Following your sun salutations, savor a hearty (and, of course, organic) breakfast inside, including freshly-baked bread, jams, and smoothies. Grab your swim gear and go south to Playa Pescadores, the harbor beach in the very center of the town. The beach isn’t as large as Playa Grande, but the many colorful fishing boats dotting its sands make it an attractive spot. Its appeal is more than photogenic, though — approach one of the beach’s rickety shacks, perched on high stilts above the ground, to find a surfing instructor. You’ll find great value and accessible waves here, with lessons tailored to your skill set.
After riding (or…being repeatedly crushed by) the waves, grab empanadas at the outdoor market on the far side of Playa Pescadores. Just look for the covered stand with the longest line, order, and grab a table — they’re worth the wait. The outdoor market also offers slow-but-free public wifi, which could be considered a pro or con depending on your perspective (after all, this is a town where several establishments sport signs that say “We don’t have WiFi: Talk amongst yourselves”).
When you’ve gotten your empanada fix, you can buy some souvenirs, from powdery Uruguayan maté to wooden carvings, at the lively artisan market. Just past the market is the rocky outcrop — the literal “Punta del Diablo” from which the town got its name — that offers great views of the ocean, beach, and the village’s multi-hued buildings. At the end of the wind-battered point is, quite unexpectedly, an imposing bronze monument to Uruguayan independence hero José Artigas. The colonial grandeur of the statue contrasts starkly with a run-down old harbor building which has been transformed into an open gallery, teeming with weird, eye-catching graffiti on the peeling old walls.
Enjoy the sand and water as much as you’d like, heading south to Playa de la Viuda (Widow’s Beach) or north back to Playa Grande. By dinnertime, you’ll be starving after your day of yoga, surfing, and swimming. Near the beach, take a seat at the atmospheric, lantern-slung covered patio of Panes y Peces (Bread and Fish), a popular restaurant on the edge of town. As the name suggests, you should order their carb- and seafood-based specialties, many of which come with delicious local vegetables.

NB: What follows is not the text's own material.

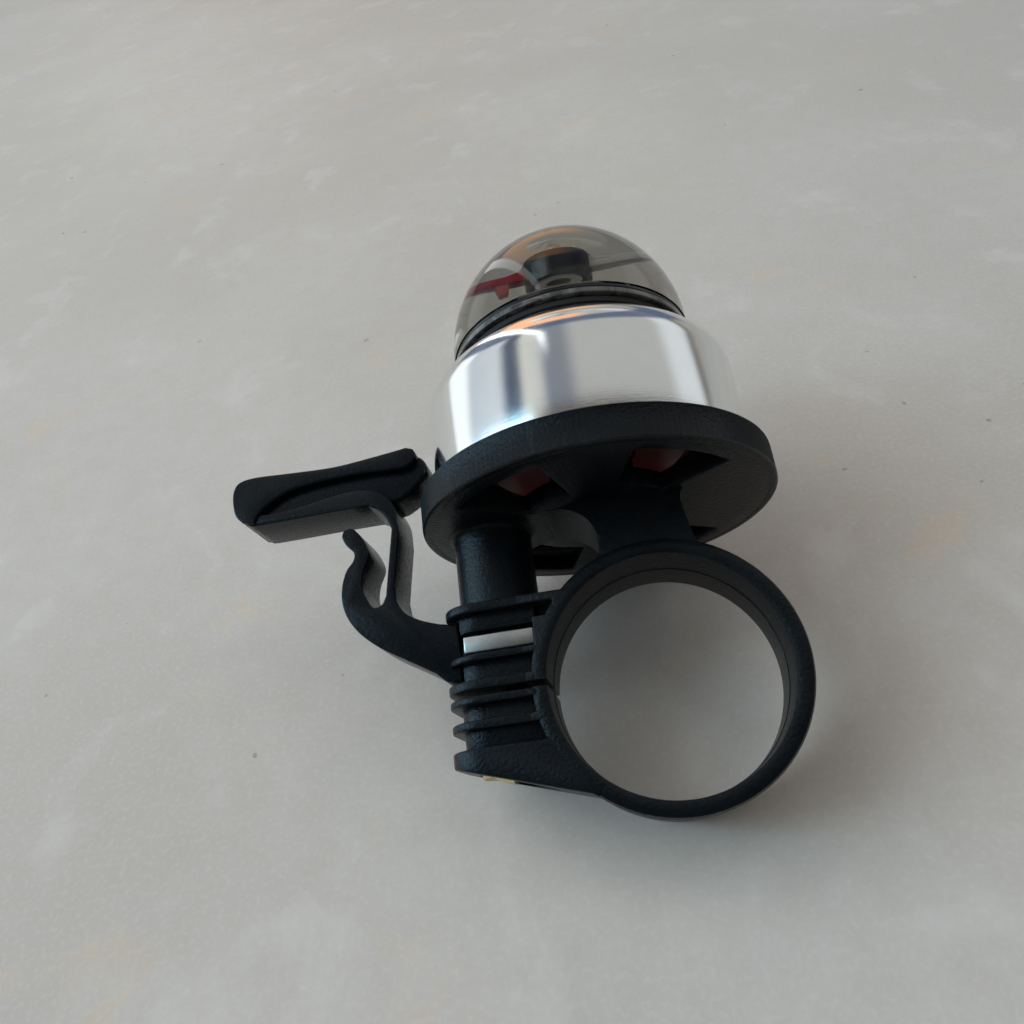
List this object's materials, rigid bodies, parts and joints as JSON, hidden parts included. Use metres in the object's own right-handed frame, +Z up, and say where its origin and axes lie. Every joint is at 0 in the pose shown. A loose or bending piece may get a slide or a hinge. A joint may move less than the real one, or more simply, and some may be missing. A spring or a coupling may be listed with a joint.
{
  "type": "bicycle bell",
  "caption": "Handlebar bell with a thumb lever, a polished cup on a clamp with a tightening screw, and a domed compass on top.",
  "frame": {"origin": "centre of the clamp's bore for the handlebar, halfway through the band", "axes": "+Z up along the bell's axis as mounted, +Y along the handlebar, +X away from the thumb lever"},
  "size_m": [0.0574, 0.0366, 0.0647],
  "materials": {
    "base_moulding": "fine spark texture, black",
    "lever_moulding": "satin black",
    "polished_aluminium": "polished",
    "red_moulding": "satin red",
    "white_moulding": "satin white",
    "compass_black": "glossy black",
    "clear_acrylic": "clear moulded acrylic",
    "dial_face": "printed disc",
    "bright_steel": "bright plated",
    "yellow_zinc": "yellow passivated zinc plate",
    "grey_fibre": "fibre washer",
    "black_rubber": "moulded rubber"
  },
  "bodies": {
    "bell_body": {"clamp_base": "base_moulding", "clamp_nut": "bright_steel", "clamp_washer": "bright_steel", "bell_cup": "polished_aluminium", "cup_bush": "red_moulding", "crown_washer": "grey_fibre", "spring_washer": "bright_steel", "centre_screw": "bright_steel", "compass_housing": "compass_black", "dome_seal": "black_rubber", "compass_dome": "clear_acrylic", "compass_dial": "dial_face", "pivot_pin": "bright_steel", "lever_root": "lever_moulding"},
    "lever": {"thumb_lever": "lever_moulding"},
    "compass_needle": {"needle_north": "red_moulding", "needle_south": "white_moulding", "needle_float": "compass_black", "needle_magnet": "bright_steel", "needle_jewel": "bright_steel"},
    "screw": {"clamp_screw": "yellow_zinc"}
  },
  "joints": [
    {"name": "lever_press", "type": "hinge", "parent": "bell_body", "child": "lever", "pos_m": [-0.02562, 0, 0.0153], "axis": [0, -1, 0], "range_deg": [-2.5, 24], "stiffness_Nm_per_rad": 0.15},
    {"name": "needle_turn", "type": "hinge", "parent": "bell_body", "child": "compass_needle", "pos_m": [-0.004, 0, 0.0446], "axis": [0, 0, 1], "continuous": true},
    {"name": "clamp_screw_turn", "type": "hinge", "parent": "bell_body", "child": "screw", "pos_m": [-0.0154, 0, -0.0076], "axis": [0, 0, 1], "continuous": true}
  ]
}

The restaurant also features excellent cocktails, including a knockout caipirinha that will remind you that you’re just 40 kilometers south of Brazil.
Post-dinner imbibing can continue at any of the many pleasant, slight overpriced outdoor bars on the town’s main street. For those with a sweet tooth, plenty of ice cream shops stay open late to cater to the hippie revelers as well. Relax to the sounds of the waves, frequent live music, and the wind before you have to leave Punta del Diablo — at least until the next long weekend rolls around.